Un entorno que legitima la creación de riqueza y “dignifica” la labor de los empresarios tiende a sedimentar la plataforma dentro de la cual una sociedad puede prosperar. En sentido contrario, la ausencia de reconocimiento social de la actividad empresarial conlleva poca innovación y, por lo tanto, poco crecimiento económico.

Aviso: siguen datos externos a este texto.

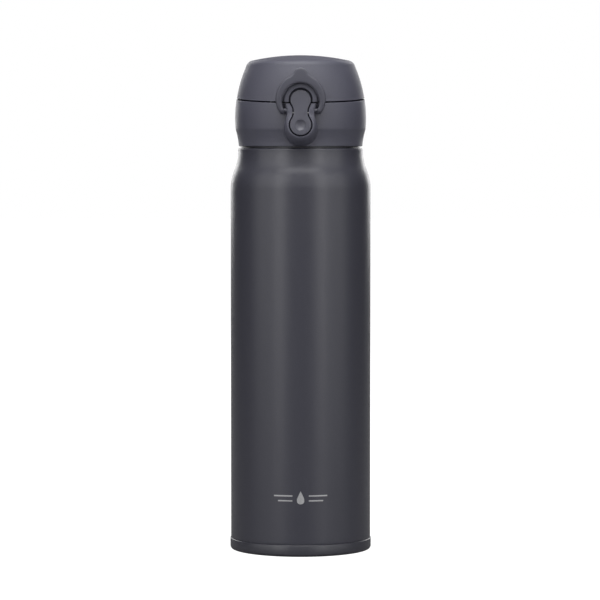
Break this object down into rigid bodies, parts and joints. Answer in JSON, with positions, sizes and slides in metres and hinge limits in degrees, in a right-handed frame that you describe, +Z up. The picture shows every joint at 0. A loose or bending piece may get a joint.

Llevados estos argumentos contrastantes a México, encontramos dos circunstancias ilustrativas: por un lado, proliferan los ejemplos de riqueza acumulada, condición que ha llevado a que muchos justifiquen la receta de Picketty de gravar el capital. La otra circunstancia, mucho más trascendente, es que el entorno socio-político no sólo no legitima la creación de riqueza sino que la penaliza. De alguna manera, ambas circunstancias se retroalimentan creando tanto desigualdad como poco crecimiento económico.
Para Piketty la solución sería obvia: gravar el capital y redistribuirlo en la forma de gasto público. McCloskey afirma lo contrario: imponerle impuestos gravosos a los potenciales Steve Jobs o Bill Gates no haría sino impedir la constitución de empresas exitosas como Apple y Microsoft. En consecuencia, para ella es preferible dejar que los herederos que no trabajan sigan acumulando a impedir que se cree nueva riqueza.
La pregunta para nosotros es cómo crear un entorno propicio para la creación de riqueza producto de la innovación. Claramente, ese no ha sido el tenor de la estrategia histórica de desarrollo en México y ahí se originan, desde mi perspectiva, buena parte de los rezagos sociales que nos caracterizan. Capaz que también ahí se requiere mucha innovación y un gran liderazgo.